Practical Magic (12) The title is, to say the least, an understatement. Witchcraft has rarely looked more prosaic and less sexy than it does in Griffin Dunne's adaptation of Alice Hoffman's novel. Virtually anti-camp and laughably toothless compared to recent, more youthful witch fantasies such as The Craft, the movie does occasionally make a show of invoking some form of Girl Power - specifically, the mild, Lilith Fair version. Still, its half-hearted feminism further muted by an unmistakable whiff of New Age, Practical Magic is basically a cross-generational female-bonding cliche- fest in supernatural drag, with a discordant emphasis on upbeat romantic resolution. An age-old spell dictates that any man who dares to love an Owens woman will die young, and the task of lifting the ancestral curse falls to two sisters. While Sally (Sandra Bullock), the saintly one, suppresses her witchy powers in the interests of suburban normality, Gillian (Nicole Kidman), the slutty one, escapes to some Gomorrah or other, where she hangs out poolside with lots of men.
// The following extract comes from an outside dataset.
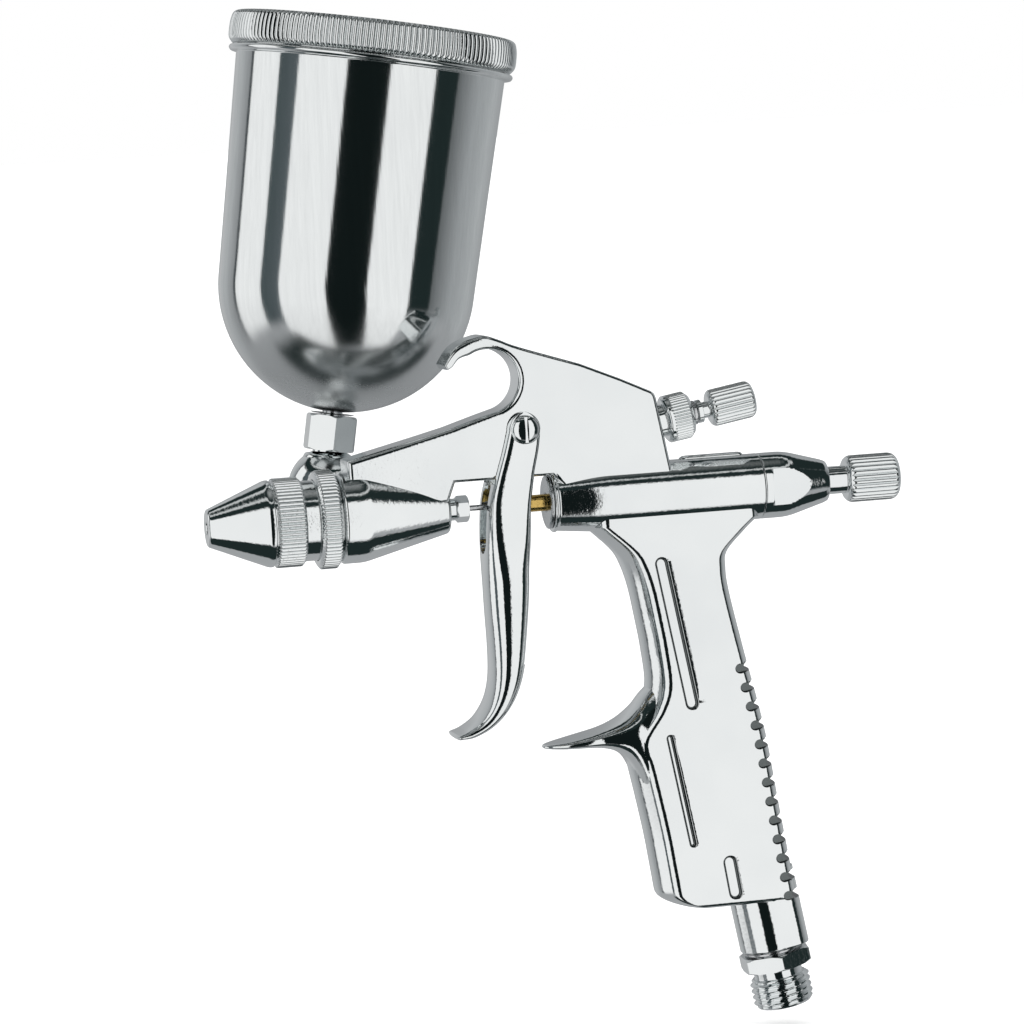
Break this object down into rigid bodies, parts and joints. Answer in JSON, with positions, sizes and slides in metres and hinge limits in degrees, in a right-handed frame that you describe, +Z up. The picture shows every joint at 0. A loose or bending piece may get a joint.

A few years on, reunited and suddenly faced with the dead-body predicament that leads people in movies to behave in a particularly stupid fashion, the sisters turn to their trusty spell book. Poised and light-footed, Kidman emerges relatively unscathed, as do Stockard Channing and Dianne Wiest as the flaky aunts. But the most glaring problem here is that the implicitly boring good witch is played by the explicitly boring Sandra Bullock; her inevitable coupling with Aidan Quinn's correspondingly insipid cop ranks as one of the most waterlogged screen romances in memory.
The Siege (15)
Despite its chilling, complex, and highly contemporary subject matter, Edward Zwick's film - which depicts New York City under siege by Arab terrorists - plays mostly like a standard-issue thriller. Denzel Washington stars as an FBI special agent, Annette Bening as a scheming CIA operative who may or may not be helping him. (The less said about Bruce Willis, who plays a rabidly gung-ho general, the better.) The film attempts to criticise racism but it's a little too muddle-headed to make much of an impact.